A poet and novelist, Joy Elizabeth has been part of the poetry community in Tasmania for over 36 years. She was guest poet at the inaugural Tasmanian Poetry Festival in 1985, and again this year. In 2004, Joy won the Scarlet Stiletto Awards, Dorothy Porter Award for the Best Crime Story in Verse, for her story The Mystery of the Missing Paycheques, which she says, she wrote in the hope of impressing Dorothy Porter! Joy’s poetry has appeared in a number of collections and journals, including The Loom of Time (1985), Vashti’s Voice, Famous Reporter and Westerly. Her latest collection of poetry, Fragile Friday, was published early this year. Her first novel, Rebekah & Sarah, based on the life of her Jewish grandmother who escaped the Nazis during WWII, has just embarked on its search for a publisher. Passionate about mentoring young poets and promoting poetry and performance, Joy is, with Yvonne Gluyas, co-organiser of the Tasmanian Heats and Final of the Australian Poetry Slam. Together they organise and run poets’ breakfasts and workshops at folk festivals in Tasmania.
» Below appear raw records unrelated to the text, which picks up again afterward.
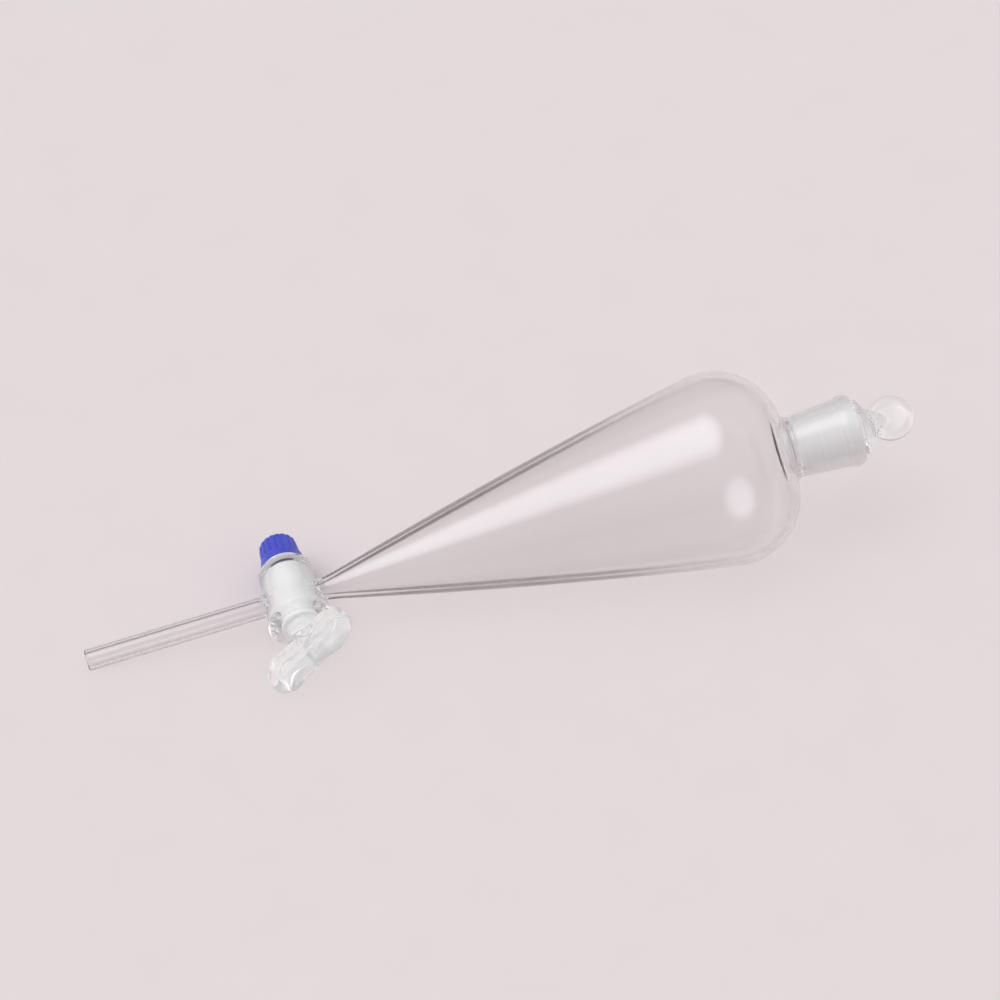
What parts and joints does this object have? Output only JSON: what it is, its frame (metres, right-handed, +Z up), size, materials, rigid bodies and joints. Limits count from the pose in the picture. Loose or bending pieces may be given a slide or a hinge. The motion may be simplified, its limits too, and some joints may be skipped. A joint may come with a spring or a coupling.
{
  "type": "separatory funnel",
  "caption": "Pear-shaped glass separatory funnel with a ground socket, penny-head stopper, glass stopcock, ribbed retaining nut and drain stem, lying on its side.",
  "frame": {"origin": "on the surface that the funnel lies on, under the middle of its bounding box", "axes": "+Z up from the surface; +X level, from the outlet stem's tip towards the stopper; the stopcock's handle points towards -Y and its nut towards +Y. The funnel's own axis climbs 7.6 degrees along +X, because the funnel lies on its shoulder, its stem tip and the handle's lower lobe"},
  "size_m": [0.3146, 0.0728, 0.073],
  "materials": {
    "borosilicate_glass": "clear, fire-polished",
    "ground_glass": "clear outside, white and matt where it is ground",
    "key_glass": "clear pressed glass with a ground taper",
    "nut_plastic": "moulded blue polypropylene",
    "ptfe": "waxy white",
    "ring_rubber": "matt white silicone rubber"
  },
  "bodies": {
    "funnel": {"cone_body": "borosilicate_glass", "ground_socket": "ground_glass", "stopcock_barrel": "ground_glass", "outlet_stem": "borosilicate_glass"},
    "stopper": {"stopper_cone": "ground_glass", "stopper_head": "key_glass"},
    "key": {"key_plug": "key_glass", "key_handle": "key_glass"},
    "washers": {"ptfe_washer": "ptfe", "o_ring": "ring_rubber"},
    "nut": {"retaining_nut": "nut_plastic"}
  },
  "joints": [
    {"name": "stopper_lift", "type": "slide", "parent": "funnel", "child": "stopper", "axis": [0.9911, 0, 0.133], "range_m": [0, 0.035]},
    {"name": "key_turn", "type": "hinge", "parent": "funnel", "child": "key", "pos_m": [-0.07857, 0, 0.01436], "axis": [-0.0054, -0.9992, 0.0404], "continuous": true},
    {"name": "washer_slide", "type": "slide", "parent": "key", "child": "washers", "axis": [0.0054, 0.9992, -0.0404], "range_m": [0, 0.008]},
    {"name": "nut_turn", "type": "hinge", "parent": "washers", "child": "nut", "pos_m": [-0.07844, 0.02498, 0.01335], "axis": [0.0054, 0.9992, -0.0404], "range_deg": [0, 1440]}
  ],
  "couplings": [
    {"joint": "nut_turn", "follows": "washer_slide", "rad_per_m": 3141.6}
  ]
}
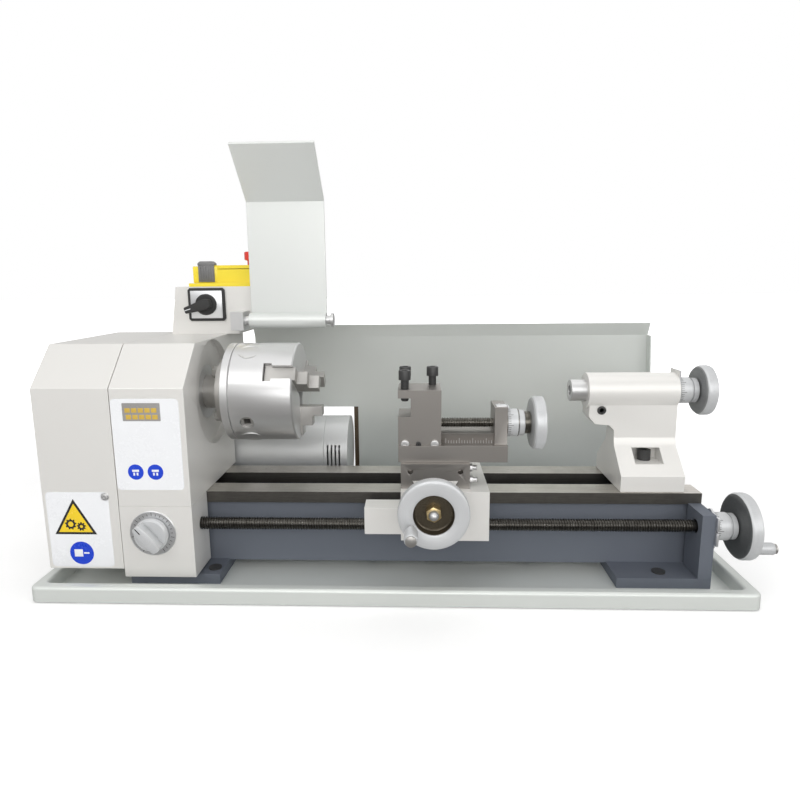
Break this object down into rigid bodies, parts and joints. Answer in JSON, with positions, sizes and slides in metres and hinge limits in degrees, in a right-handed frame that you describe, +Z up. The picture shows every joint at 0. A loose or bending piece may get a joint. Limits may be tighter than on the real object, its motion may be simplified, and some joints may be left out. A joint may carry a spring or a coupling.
{
  "type": "bench metal lathe",
  "caption": "Small bench metal lathe with chuck, hinged chuck guard, screw-fed carriage, cross and top slides, sliding tailstock, chip tray and splash guard.",
  "frame": {"origin": "under the spindle axis at the middle of the tray's length, on the plane of the tray's underside", "axes": "+X along the spindle from the headstock to the tailstock, the operator stands on the -Y side, +Z up"},
  "size_m": [0.5593, 0.2443, 0.3378],
  "materials": {
    "warm_grey_paint": "satin",
    "tray_paint": "satin",
    "bed_paint": "textured",
    "guard_paint": "satin",
    "bright_steel": "turned",
    "tool_steel": "ground",
    "slide_steel": "ground",
    "satin_metal": "satin",
    "black_steel": "satin",
    "bronze": "machined",
    "gear_plastic": "moulded",
    "pulley_metal": "machined",
    "motor_paint": "satin",
    "belt_rubber": "matte",
    "plate_metal": "brushed",
    "black_plastic": "moulded",
    "yellow_plastic": "moulded",
    "red_plastic": "moulded",
    "green_plastic": "moulded"
  },
  "bodies": {
    "frame": {"chip_tray": "tray_paint", "splash_guard": "tray_paint", "bed": "bed_paint", "frame_screws": "black_steel", "headstock_housing": "warm_grey_paint", "spindle_bearings": "bright_steel", "control_box": "warm_grey_paint", "drive_end_plate": "warm_grey_paint", "gear_cover": "warm_grey_paint", "motor_housing": "motor_paint", "motor_end_cap": "motor_paint", "drive_belt": "belt_rubber", "leadscrew_bracket": "warm_grey_paint", "switch_tower": "warm_grey_paint", "control_plates": "plate_metal", "switch_frame": "yellow_plastic", "guard_arbor": "bright_steel"},
    "spindle": {"spindle": "tool_steel", "spindle_drive_set": "pulley_metal", "chuck_backplate": "bright_steel", "chuck_body": "bright_steel"},
    "scroll": {"chuck_scroll": "tool_steel"},
    "jaw_1": {"chuck_jaw_1": "tool_steel"},
    "jaw_2": {"chuck_jaw_2": "tool_steel"},
    "jaw_3": {"chuck_jaw_3": "tool_steel"},
    "pinion_1": {"key_pinion_1": "tool_steel"},
    "pinion_2": {"key_pinion_2": "tool_steel"},
    "pinion_3": {"key_pinion_3": "tool_steel"},
    "motor_rotor": {"motor_rotor": "pulley_metal"},
    "stud_gear": {"stud_gear": "gear_plastic"},
    "leadscrew": {"leadscrew": "tool_steel", "leadscrew_dial": "satin_metal", "leadscrew_handwheel": "satin_metal"},
    "leadscrew_grip": {"leadscrew_grip": "satin_metal"},
    "carriage": {"saddle": "warm_grey_paint", "lead_nut": "bronze"},
    "cross_slide": {"cross_slide": "slide_steel", "cross_nut": "bronze", "top_slide_base": "slide_steel"},
    "cross_screw": {"cross_screw": "tool_steel", "cross_dial": "satin_metal", "cross_handwheel": "satin_metal"},
    "cross_grip": {"cross_grip": "satin_metal"},
    "tool_slide": {"tool_post": "slide_steel", "tool_clamp_screws": "black_steel"},
    "top_screw": {"top_screw": "tool_steel", "top_handwheel": "satin_metal"},
    "tailstock": {"tailstock_body": "warm_grey_paint", "tailstock_clamp": "bright_steel"},
    "quill": {"quill": "bright_steel"},
    "quill_screw": {"quill_screw": "tool_steel", "tailstock_dial": "satin_metal", "tailstock_handwheel": "satin_metal"},
    "selector_knob": {"selector_knob": "black_plastic"},
    "speed_knob": {"speed_knob": "satin_metal"},
    "start_button": {"start_button": "green_plastic"},
    "stop_button": {"stop_button": "red_plastic"},
    "switch_lid": {"switch_lid": "yellow_plastic"},
    "mushroom_button": {"mushroom_button": "red_plastic"},
    "chuck_guard": {"chuck_guard": "guard_paint"}
  },
  "joints": [
    {"name": "spindle_spin", "type": "hinge", "parent": "frame", "child": "spindle", "pos_m": [-0.1, 0, 0.143], "axis": [1, 0, 0], "continuous": true},
    {"name": "scroll_turn", "type": "hinge", "parent": "spindle", "child": "scroll", "pos_m": [-0.1, 0, 0.143], "axis": [1, 0, 0], "range_deg": [-540, 720]},
    {"name": "jaw_1_slide", "type": "slide", "parent": "spindle", "child": "jaw_1", "axis": [0, -0.848, 0.5299], "range_m": [-0.0062, 0.0083]},
    {"name": "pinion_1_turn", "type": "hinge", "parent": "spindle", "child": "pinion_1", "pos_m": [-0.111, 0, 0.143], "axis": [0, -0.8829, -0.4695], "range_deg": [-1630, 2175]},
    {"name": "jaw_2_slide", "type": "slide", "parent": "spindle", "child": "jaw_2", "axis": [0, -0.0349, -0.9994], "range_m": [-0.0062, 0.0083]},
    {"name": "pinion_2_turn", "type": "hinge", "parent": "spindle", "child": "pinion_2", "pos_m": [-0.111, 0, 0.143], "axis": [0, 0.848, -0.5299], "range_deg": [-1630, 2175]},
    {"name": "jaw_3_slide", "type": "slide", "parent": "spindle", "child": "jaw_3", "axis": [0, 0.8829, 0.4695], "range_m": [-0.0062, 0.0083]},
    {"name": "pinion_3_turn", "type": "hinge", "parent": "spindle", "child": "pinion_3", "pos_m": [-0.111, 0, 0.143], "axis": [0, 0.0349, 0.9994], "range_deg": [-1630, 2175]},
    {"name": "motor_spin", "type": "hinge", "parent": "frame", "child": "motor_rotor", "pos_m": [-0.1, 0.084, 0.07], "axis": [1, 0, 0], "continuous": true},
    {"name": "stud_spin", "type": "hinge", "parent": "frame", "child": "stud_gear", "pos_m": [-0.21, -0.01286, 0.10767], "axis": [1, 0, 0], "continuous": true},
    {"name": "carriage_slide", "type": "slide", "parent": "frame", "child": "carriage", "axis": [-1, 0, 0], "range_m": [-0.09, 0.05]},
    {"name": "leadscrew_turn", "type": "hinge", "parent": "frame", "child": "leadscrew", "pos_m": [0.2, -0.05, 0.0476], "axis": [1, 0, 0], "range_deg": [-9020, 16220]},
    {"name": "leadscrew_grip_spin", "type": "hinge", "parent": "leadscrew", "child": "leadscrew_grip", "pos_m": [0.28, -0.05, 0.0296], "axis": [1, 0, 0], "continuous": true},
    {"name": "cross_slide_travel", "type": "slide", "parent": "carriage", "child": "cross_slide", "axis": [0, 1, 0], "range_m": [-0.018, 0.035]},
    {"name": "cross_screw_turn", "type": "hinge", "parent": "carriage", "child": "cross_screw", "pos_m": [0.033, -0.09, 0.0736], "axis": [0, 1, 0], "range_deg": [-6500, 12620]},
    {"name": "cross_grip_spin", "type": "hinge", "parent": "cross_screw", "child": "cross_grip", "pos_m": [0.01741, -0.11, 0.0646], "axis": [0, 1, 0], "continuous": true},
    {"name": "tool_slide_travel", "type": "slide", "parent": "cross_slide", "child": "tool_slide", "axis": [-1, 0, 0], "range_m": [-0.034, 0.012]},
    {"name": "top_screw_turn", "type": "hinge", "parent": "cross_slide", "child": "top_screw", "pos_m": [0.1, -0.0386, 0.1253], "axis": [1, 0, 0], "range_deg": [-4340, 12260]},
    {"name": "tailstock_slide", "type": "slide", "parent": "frame", "child": "tailstock", "axis": [-1, 0, 0], "range_m": [0, 0.078]},
    {"name": "quill_travel", "type": "slide", "parent": "tailstock", "child": "quill", "axis": [1, 0, 0], "range_m": [-0.025, 0]},
    {"name": "quill_screw_turn", "type": "hinge", "parent": "tailstock", "child": "quill_screw", "pos_m": [0.24, 0, 0.143], "axis": [1, 0, 0], "range_deg": [-6020, 10]},
    {"name": "selector_turn", "type": "hinge", "parent": "frame", "child": "selector_knob", "pos_m": [-0.1635, 0.04, 0.213], "axis": [0, 1, 0], "range_deg": [0, 90]},
    {"name": "speed_turn", "type": "hinge", "parent": "frame", "child": "speed_knob", "pos_m": [-0.177, -0.07, 0.047], "axis": [0, 1, 0], "range_deg": [0, 280]},
    {"name": "start_press", "type": "slide", "parent": "frame", "child": "start_button", "axis": [0, 0, -1], "range_m": [0, 0.003], "stiffness_N_per_m": 400, "springref_m": -0.002},
    {"name": "stop_press", "type": "slide", "parent": "frame", "child": "stop_button", "axis": [0, 0, -1], "range_m": [0, 0.003], "stiffness_N_per_m": 400, "springref_m": -0.002},
    {"name": "switch_lid_hinge", "type": "hinge", "parent": "frame", "child": "switch_lid", "pos_m": [-0.108, 0.067, 0.244], "axis": [0, 1, 0], "range_deg": [0, 100]},
    {"name": "mushroom_press", "type": "slide", "parent": "switch_lid", "child": "mushroom_button", "axis": [0, 0, -1], "range_m": [0, 0.003], "stiffness_N_per_m": 400, "springref_m": -0.002},
    {"name": "chuck_guard_hinge", "type": "hinge", "parent": "frame", "child": "chuck_guard", "pos_m": [-0.09, 0.03, 0.1994], "axis": [1, 0, 0], "range_deg": [0, 92]}
  ],
  "couplings": [
    {"joint": "jaw_1_slide", "follows": "scroll_turn", "m_per_rad": 0.00063662},
    {"joint": "pinion_1_turn", "follows": "scroll_turn", "ratio": 3},
    {"joint": "jaw_2_slide", "follows": "scroll_turn", "m_per_rad": 0.00063662},
    {"joint": "pinion_2_turn", "follows": "scroll_turn", "ratio": 3},
    {"joint": "jaw_3_slide", "follows": "scroll_turn", "m_per_rad": 0.00063662},
    {"joint": "pinion_3_turn", "follows": "scroll_turn", "ratio": 3},
    {"joint": "motor_spin", "follows": "spindle_spin", "ratio": 2.7692},
    {"joint": "stud_spin", "follows": "spindle_spin", "ratio": -0.5},
    {"joint": "leadscrew_turn", "follows": "carriage_slide", "rad_per_m": -3141.6},
    {"joint": "cross_screw_turn", "follows": "cross_slide_travel", "rad_per_m": 6283.2},
    {"joint": "top_screw_turn", "follows": "tool_slide_travel", "rad_per_m": -6283.2},
    {"joint": "quill_screw_turn", "follows": "quill_travel", "rad_per_m": 4188.8}
  ]
}
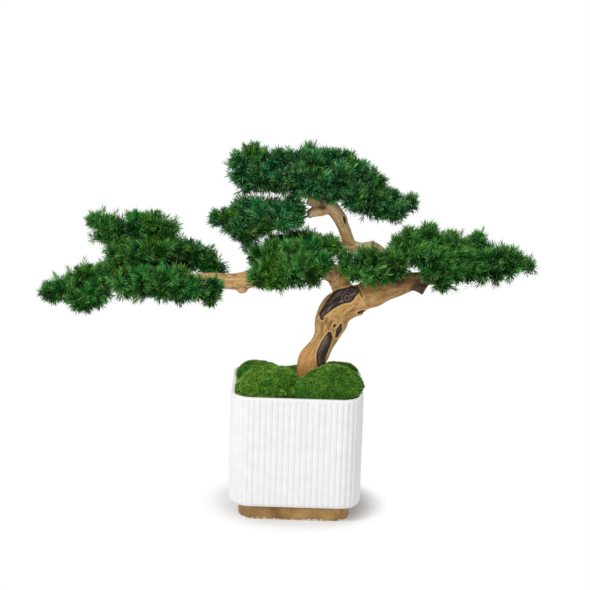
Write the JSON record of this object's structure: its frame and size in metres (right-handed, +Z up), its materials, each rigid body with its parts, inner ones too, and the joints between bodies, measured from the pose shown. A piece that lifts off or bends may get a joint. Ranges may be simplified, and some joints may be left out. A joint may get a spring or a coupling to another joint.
{
  "type": "artificial tabletop tree",
  "caption": "Artificial tabletop pine shaped as a spreading driftwood bonsai: wired needle pads on bare limbs, moss, and a reeded white planter on a gold foot.",
  "frame": {"origin": "middle of the flat face under the foot", "axes": "+Z up the planter, +X towards the tree's right limb as seen from the front, +Y from front to back"},
  "size_m": [0.7658, 0.206, 0.5757],
  "materials": {
    "white_glaze": "satin white glaze",
    "gilt": "satin gold paint",
    "plaster": "cast, matt",
    "foam": "dry cut foam, matt",
    "steel": "plain",
    "driftwood": "bare, weathered",
    "dowel_wood": "plain turned",
    "moss": "matt pile",
    "wire": "brown paper tape over the wire",
    "needles": "matt needles"
  },
  "bodies": {
    "base": {"planter_body": "white_glaze", "planter_foot": "gilt", "ballast": "plaster", "foam_block": "foam", "anchor_rod": "steel", "trunk": "driftwood", "left_limb": "driftwood", "right_limb": "driftwood", "top_limb": "driftwood", "left_limb_dowel": "dowel_wood", "right_limb_dowel": "dowel_wood", "top_limb_dowel": "dowel_wood", "moss_left_front": "moss", "moss_left_back": "moss", "moss_right_front": "moss", "moss_front_centre": "moss", "moss_right_back": "moss", "moss_back_centre": "moss"},
    "left_pad": {"left_pad_wire": "wire", "left_pad_tip_spray": "needles", "left_pad_crown_spray": "needles", "left_pad_heart_spray": "needles", "left_pad_front_spray": "needles", "left_pad_back_spray": "needles"},
    "crown_pad": {"crown_pad_wire": "wire", "crown_pad_left_spray": "needles", "crown_pad_front_spray": "needles", "crown_pad_top_spray": "needles", "crown_pad_right_spray": "needles"},
    "middle_pad": {"middle_pad_wire": "wire", "middle_pad_tip_spray": "needles", "middle_pad_front_spray": "needles", "middle_pad_back_spray": "needles"},
    "centre_pad": {"centre_pad_wire": "wire", "centre_pad_front_spray": "needles", "centre_pad_top_spray": "needles", "centre_pad_back_spray": "needles"},
    "right_pad": {"right_pad_wire": "wire", "right_pad_near_spray": "needles", "right_pad_crest_spray": "needles", "right_pad_tip_spray": "needles", "right_pad_back_spray": "needles"}
  },
  "joints": [
    {"name": "left_pad_turn", "type": "hinge", "parent": "base", "child": "left_pad", "pos_m": [-0.23, 0, 0.35], "axis": [-0.98, 0, -0.199], "range_deg": [-12, 12]},
    {"name": "crown_pad_turn", "type": "hinge", "parent": "base", "child": "crown_pad", "pos_m": [0.036, 0.001, 0.499], "axis": [0, 0, 1], "range_deg": [-15, 15]},
    {"name": "middle_pad_turn", "type": "hinge", "parent": "base", "child": "middle_pad", "pos_m": [0.01, -0.004, 0.468], "axis": [-0.9278, -0.174, -0.3299], "range_deg": [-12, 12]},
    {"name": "centre_pad_turn", "type": "hinge", "parent": "base", "child": "centre_pad", "pos_m": [-0.005, 0.004, 0.403], "axis": [0, 0, 1], "range_deg": [-8, 8]},
    {"name": "right_pad_turn", "type": "hinge", "parent": "base", "child": "right_pad", "pos_m": [0.235, 0, 0.383], "axis": [0.98, 0, 0.199], "range_deg": [-10, 10]}
  ]
}
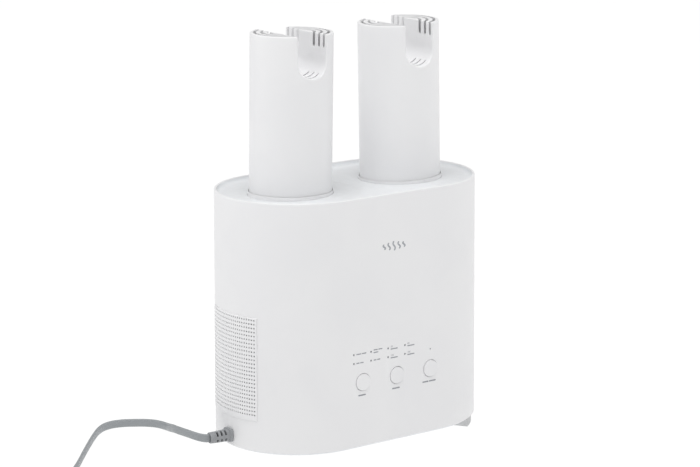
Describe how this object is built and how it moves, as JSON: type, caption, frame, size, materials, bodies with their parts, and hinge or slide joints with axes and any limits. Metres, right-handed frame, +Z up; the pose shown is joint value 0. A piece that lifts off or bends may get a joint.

1. What are you working on?

A collection of poems about my mother, iconic Victorian feminist, Eileen Capocchi’s life, and a spoof crime novel set in Tasmania.

2. How does the Tamar Valley influence your writing?

In so many ways; I’ve lived here for most of my life and love this part of the world. The valley’s very varied environment, its moods, the people, towns and rich cultural history, going back so many thousands of years, all directly or indirectly affect the way I approach my work.

3. What themes are you exploring?

  1. The courage, determination and commitment of women to overcome painful pasts, betrayals and violence. The power and groundswell of the women’s movement, the environmental movement, and those for indigenous rights; how far we’ve come in some ways and at the same time the bitter realisation that in other ways so very little has been won.

  2. The complexity of relationships in a small place like Tasmania.

  3. And that ever constant theme; greed.

4. Describe for us where you write.

Mostly in the dedicated corner of my living area, in my round house in Newnham, surrounded by a ridiculous amount of clutter, but sometimes in coffee shops or wherever an idea comes to me. More recently I’ve spent time writing in my gorgeous motorhome, Matilda, wherever we happen to be.

5. Finish this sentence, "The thing I love the most about being a storyteller is…"

...that when I least expect it, I find I have spoken to people I don’t know, about what matters to them.”

6. What's your favourite read so far this year?

That’s a hard one. I’m relishing Jane Williams’ Points of Recognition and Esther Ottaway’s Intimate, Low-voiced, Delicate Things, both exquisite collections of poetry. But my very recent discovery is the extraordinary novel by American writer Kim Michele Richardson, The Book Woman of Troublesome Creek.